Thanks all for the interesting discussion.
I think the most immediate actionable here is expanding group 1 wikis, so
I'm looking into that here
.
Ideally, it's my belief that 2 top ten wikis that are not English would
give us the visibility of problems with UI changes that we need.
Some thoughts that come to mind:
* What if group 0 and 1 were merged? How would that impact the train? From
the data for the last 153 trains it seems those usually capture the
majority of our issues. It wouldn't help capturing issues in group 2, but
it would give more of a buffer to fix them.
* What if group 0 happened after the security window on a Monday? Would
that be too stressful/not feasible for those involved?
For me, regarding backporting on Fridays, ideally, as an engineer I
appreciate a buffer going into the weekend to reduce any anxiety around my
work having incapacitated our editors in some way. Deploying code on
Friday's only increases that anxiety in some cases.

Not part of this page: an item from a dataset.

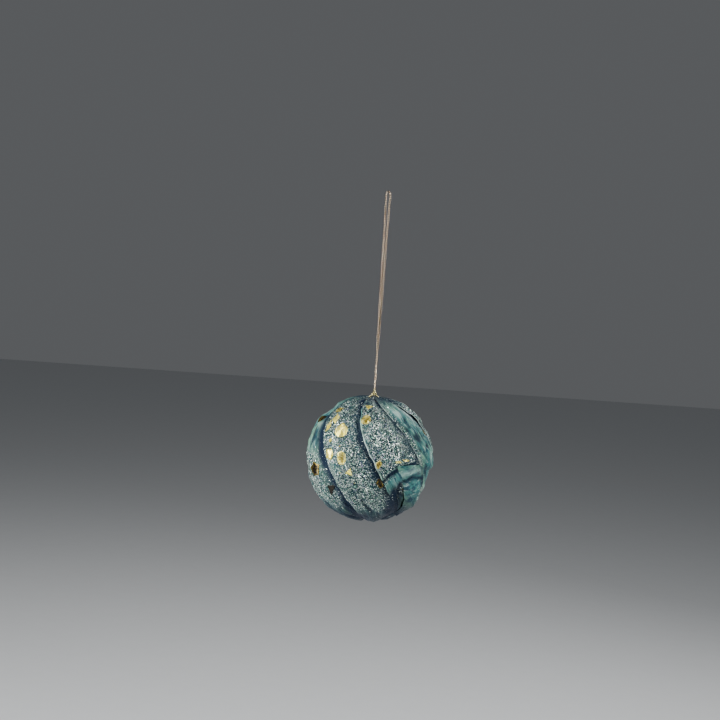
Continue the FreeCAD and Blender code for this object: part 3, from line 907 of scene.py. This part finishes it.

On Tue, Jun 22, 2021 at 3:09 PM Jon Robson <jrobson(a)wikimedia.org> wrote:
Thanks for all the input so far.
On Tue, Jun 22, 2021 at 2:41 PM Amir Sarabadani <ladsgroup(a)gmail.com>
wrote:
Jon, I think you're misunderstanding the
point of the "No Deployment on
Friday" policy.
I don't think I'm misunderstanding the policy? I'm talking explicitly
about high priority issues UI regressions, not unbreak now (ie. site is
still functional but styled incorrectly e.g. imagine a link is the wrong
color). I've used Friday deployments historically, but only for really
really bad issues.
To give an example, if an icon is visually overlapping text I don't
consider that an UBN, I consider that unfortunate. If the icon overlap is
on the edit icon and that's not clickable, definitely UBN and I'm happy to
go the extra lengths to get a Friday patch out.
I understand the Friday is a buffer, but it's not a great buffer,
particularly now at the Wikimedia foundation most people observe "Silent
Fridays", and many people in teams that are involved in decision making
work in different timezones. Side note what constitutes a UBN UI regression
is being discussed on the talk page [1].
Regarding Catalan and Hebrew Wikipedia, the other
Amir said it well, I
don't think I have much to add beside the fact that I have
personally seen
them finding major issues before they hit all Wikipedia languages many
times, more than I can count.
Apologies if I didn't make myself clear, but it seems I didn't given both
Amir's comments. I am very happy that we have these, and my question was *not
*why do we have them, but rather* why do we only have 2*. I want more of
them and every time I've asked why we don't have more, I've been told
it's
a community decision and that seems odd to me.